The Yokohama Theatre Group
- YTG Logo since early 2007
- Formation: September 6, 1900
- Type: Theatre group
- Purpose: English-language theatre in a Japanese context
- Location: Japan;
- Website: http://yokohama-theatre.com

= Yokohama Theatre Group =

Theatre group in Japan

The Yokohama Theatre Group is an English-language theatre group operating out of Yokohama in Kanagawa Prefecture, Japan.

Founded in 1900 as the Amateur Dramatics Club (later the Yokohama Amateur Dramatics Club) and renamed in 1983 to the Yokohama Theatre Group, the group survived two World Wars and a major earthquake, and has continued producing Theatre to the present day.

==History==

Originally named the Amateur Dramatic Club, the group held its first official meeting on Thursday, September 6, 1900, and produced its first show (The Schoolmistress by Arthur Wing Pinero) on November 12 of the same year.
The word Yokohama was eventually prefixed to name of the group, and from 1916 on was used in most of the group's internal paperwork. In late 1982, the Committee (the Board of Directors) began using the name "The Yokohama Theatre Group" in reference to the group, and at the 1983 Annual General Meeting the new name was officially voted in.

From 1900 to 1923, nearly all the Yokohama-based performances of the group took place in the Public Hall, later renamed the Bluff Gaiety Theatre, a building which was partially owned by the club but was unfortunately destroyed during the Great Kantō earthquake of 1923. Since that time, the group has had no permanent home, and has performed its shows on stages in hotels, local schools and colleges, and, especially since 1981, the Yokohama Country and Athletic Club.

The group's activities picked up again after the earthquake and continued until October 1940 when the production of Where Do We Go From Here? became the last show before the hostilities of World War II made further shows impossible. In December of that year, Nils Kallin, a Swede, was elected as chairman because it was thought that having a national of a neutral country in charge would better safeguard the group's finances until the war's end.

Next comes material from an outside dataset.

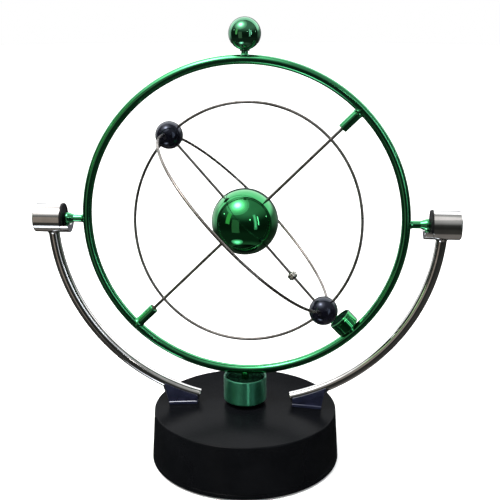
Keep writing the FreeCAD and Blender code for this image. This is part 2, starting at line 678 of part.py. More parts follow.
def make_swing():
    ring = Part.makeTorus(RING_RADIUS, RING_ROD, ORIGIN, Y_AXIS)
    save("outer_ring", at_pivot(ring))
    pin = make_pivot_pin().cut(ring)
    save("right_pivot_pin", at_pivot(pin))
    save("left_pivot_pin", at_pivot(half_turn(pin)))
    slope = math.radians(AXLE_SLOPE)
    upward = Vector(math.cos(slope), 0, math.sin(slope))
    for name, direction in (("upper", upward), ("lower", upward * -1)):
        save(name + "_post", at_pivot(make_post(direction, ring)))
        save(name + "_bush", at_pivot(make_bush(direction)))
    stud_length = TOP_BALL_RISE - STUD_GAP - RING_RADIUS
    stud = Part.makeCylinder(STUD_RADIUS, stud_length, Vector(0, 0, RING_RADIUS))
    ball = Part.makeSphere(TOP_BALL_RADIUS, Vector(0, 0, TOP_BALL_RISE))
    save("top_ball_stud", at_pivot(stud.cut(ring)))
    save("top_ball", at_pivot(ball.cut(stud)))
    make_drive_magnet_parts(ring)
    make_side_magnet_parts(ring)


# ---- rotor --------------------------------------------------------------------------
def rotor_placement():
    """Rotor drawings have the axle along Z and the small balls along X."""
    slope = math.radians(AXLE_SLOPE)
    turn = math.radians(ROTOR_REST_TURN)
    axle = Vector(math.cos(slope), 0, math.sin(slope))
    down_rod = Vector(math.sin(slope), 0, -math.cos(slope))
    rod = down_rod * math.cos(turn) + Y_AXIS * math.sin(turn)
    normal = axle.cross(rod)
    matrix = Matrix(rod.x, normal.x, axle.x, 0,
                    rod.y, normal.y, axle.y, 0,
                    rod.z, normal.z, axle.z, PIVOT_HEIGHT,
                    0, 0, 0, 1)
    return Placement(matrix)


def save_rotor(name, shape):
    placed = shape.copy()
    placed.Placement = rotor_placement().multiply(shape.Placement)
    save(name, placed)


def ball_centres():
    return {"lower": X_AXIS * ORBIT_RADIUS, "upper": X_AXIS * -ORBIT_RADIUS}


def make_centre_ball(axle, rods):
    outside = Part.makeSphere(CENTRE_BALL_RADIUS)
    inside = Part.makeSphere(CENTRE_BALL_RADIUS - CENTRE_WALL)
    shell = outside.cut(inside)
    reach = CENTRE_BALL_RADIUS + 1
    front = block((-reach, -reach, -reach), (reach, 0, reach))
    rear = block((-reach, 0, -reach), (reach, reach, reach))
    save_rotor("centre_ball_front", shell.common(front).cut([axle] + rods))
    save_rotor("centre_ball_rear", shell.common(rear).cut([axle] + rods))


def make_bead(rod):
    bead = radial_rod(BEAD_RADIUS, X_AXIS, BEAD_AT - BEAD_HALF, BEAD_AT + BEAD_HALF)
    bead = bead.makeFillet(BEAD_FILLET, [edge for edge in bead.Edges if edge.Closed])
    return bead.cut(rod)


def upper_magnet_length(bead_volume):
    """The upper ball's magnet is longer, so that the bead's weight is balanced."""
    area = math.pi * BALL_MAGNET_RADIUS ** 2
    bead_moment = bead_volume * BEAD_DENSITY * BEAD_AT
    extra_density = MAGNET_DENSITY - BALL_DENSITY
    return LOWER_MAGNET_LENGTH + bead_moment / (area * extra_density * ORBIT_RADIUS)


def make_rotor():
    axle = Part.makeCylinder(AXLE_RADIUS, 2 * AXLE_END, Vector(0, 0, -AXLE_END))
    rods = {name: rod_between(ROD_RADIUS, centre * (ROD_START / ORBIT_RADIUS),
                              centre * (1 - WIRE_SEAT / ORBIT_RADIUS))
            for name, centre in ball_centres().items()}
    save_rotor("axle", axle)
    hub = Part.makeCylinder(HUB_RADIUS, 2 * HUB_HALF, Vector(0, 0, -HUB_HALF))
    save_rotor("centre_hub", hub.cut([axle] + list(rods.values())))
    make_centre_ball(axle, list(rods.values()))

    seats = [Part.makeSphere(WIRE_SEAT, centre) for centre in ball_centres().values()]
    meridian = Part.makeTorus(ORBIT_RADIUS, WIRE_RADIUS, ORIGIN, Y_AXIS).cut(seats + [axle])
    equator = Part.makeTorus(ORBIT_RADIUS, WIRE_RADIUS, ORIGIN, Z_AXIS).cut(seats)
    save_rotor("meridian_ring", meridian)
    save_rotor("equatorial_ring", equator)

    bead = make_bead(rods["lower"])
    save_rotor("balance_bead", bead)
    magnet_lengths = {"lower": LOWER_MAGNET_LENGTH, "upper": upper_magnet_length(bead.Volume)}
    for name, centre in ball_centres().items():
        half = X_AXIS * (magnet_lengths[name] / 2)
        magnet = rod_between(BALL_MAGNET_RADIUS, centre - half, centre + half)
        ball = Part.makeSphere(SMALL_BALL_RADIUS, centre)
        save_rotor(name + "_cross_rod", rods[name])
        save_rotor(name + "_ball_magnet", magnet)
        save_rotor(name + "_ball", ball.cut([magnet, rods[name], meridian, equator]))


make_base()
make_batteries()
make_coil()
make_circuit()
make_supports()
make_swing()
make_rotor()
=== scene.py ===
import json
import math

import bmesh
import bpy
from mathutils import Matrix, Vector


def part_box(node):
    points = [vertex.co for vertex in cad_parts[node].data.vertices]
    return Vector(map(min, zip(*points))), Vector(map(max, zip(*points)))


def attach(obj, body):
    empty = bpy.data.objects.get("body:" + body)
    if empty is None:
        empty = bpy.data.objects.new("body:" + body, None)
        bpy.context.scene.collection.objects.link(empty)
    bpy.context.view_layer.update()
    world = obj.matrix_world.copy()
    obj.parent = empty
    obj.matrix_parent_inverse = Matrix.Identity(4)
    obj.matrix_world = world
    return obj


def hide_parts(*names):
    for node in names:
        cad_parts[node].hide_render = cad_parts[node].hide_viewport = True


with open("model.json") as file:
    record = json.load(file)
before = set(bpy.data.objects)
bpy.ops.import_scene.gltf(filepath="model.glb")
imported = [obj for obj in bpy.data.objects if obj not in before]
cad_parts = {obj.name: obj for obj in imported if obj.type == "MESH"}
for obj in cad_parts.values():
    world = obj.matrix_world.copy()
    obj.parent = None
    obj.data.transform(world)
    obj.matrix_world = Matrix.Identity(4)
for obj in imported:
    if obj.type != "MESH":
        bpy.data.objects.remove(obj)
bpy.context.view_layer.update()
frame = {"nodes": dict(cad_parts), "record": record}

# The looks of a kinetic desk toy: a plated ring that swings between two chrome cups, and
# a rotor of wire rings and balls that spins inside it, over a black base.  The toy's lengths
# are in millimetres and become metres in add_piece().  The camera, lamps and cards are in
# metres.  +X runs along the pivot axis.

MM = 0.001


# ---- sizes read from the frame --------------------------------------------------------
def box(node):
    """Lowest and highest corner of a CAD node, in millimetres."""
    low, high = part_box(node)
    return low / MM, high / MM


def middle(node):
    """Centre of a CAD node's box, in millimetres."""
    low, high = box(node)
    return (low + high) / 2


def spread(node):
    """Size of a CAD node's box, in millimetres."""
    low, high = box(node)
    return high - low


X_WAY = Vector((1, 0, 0))
Y_WAY = Vector((0, 1, 0))
Z_WAY = Vector((0, 0, 1))
PIVOT = middle("outer_ring")
RING_ROD = spread("outer_ring").y / 2
RING_RADIUS = spread("outer_ring").x / 2 - RING_ROD

AXLE_SPAN = spread("axle")
AXLE_WAY = Vector((AXLE_SPAN.x, 0, AXLE_SPAN.z)).normalized()
AXLE_RADIUS = AXLE_SPAN.y / 2
AXLE_HALF = math.hypot(AXLE_SPAN.x, AXLE_SPAN.z) / 2 - AXLE_RADIUS
LOWER_BALL = middle("lower_ball")
ROD_WAY = (LOWER_BALL - PIVOT).normalized()
ROTOR_NORMAL = AXLE_WAY.cross(ROD_WAY).normalized()
ORBIT_RADIUS = (LOWER_BALL - PIVOT).length
SMALL_BALL_RADIUS = spread("lower_ball").x / 2
CENTRE_BALL_RADIUS = spread("centre_ball_front").x / 2

BASE_FOOT_RADIUS = spread("base_shell").x / 2
BASE_BOTTOM = box("base_shell")[0].z
BASE_CREST = box("base_shell")[1].z
TOP_BALL = middle("top_ball")
TOP_BALL_RADIUS = spread("top_ball").x / 2
HOUSING_LOW, HOUSING_HIGH = box("drive_magnet_housing")
HOUSING_RADIUS = spread("drive_magnet_housing").x / 2
CUP_RADIUS = spread("right_cup").y / 2
CUP_LIP = box("right_cup")[0].x
CUP_END = box("right_cup")[1].x
CAP_RADIUS = spread("right_bearing_cap").y / 2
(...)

After the end of the Pacific War, it took nearly seven years (until 1952) for shows to start being produced again. The first post-war production was Blithe Spirit.

==Productions==

The original (Yokohama) Amateur Dramatics Group was known for producing popular "crowd pleasing" plays of the time, mainly farces, comic operas, and other light, comedic entertainment. In the post-war period, the tendency to light entertainment remained (including the tradition of an annual pantomime or family musical around the Christmas season starting in 1971), although the occasional dramatic or more difficult comedy (e.g. Lysistrata, After the Fall) was produced. In addition, YTG had a strong tradition of music revues, play readings, recitals and other non-Theatrical entertainments.

From 2008 to 2010, the company placed a greater emphasis on co-productions and tours, including YTG's first co-production in 108 years with its counterpart group in Tokyo (The Tokyo International Players).

In the summer of 2010, the group toured a one-man show to Canada; its first international tour.

Since 2011, the group has changed to an ensemble-based production style, and has started running regular classes.

==Membership==

The group was structured very much like a club in its early years and had very formal rules and regulations regarding membership. Full membership was limited to men only until at least 1923, and members had to be nominated and seconded in a very formal manner. There was also a fee involved for much of the group's history, although current membership is obtained on a year-to-year basis by doing volunteer work for the group.

The membership was initially very British, and it wasn't until after the Second World War and the American occupation of Japan that American members became predominant.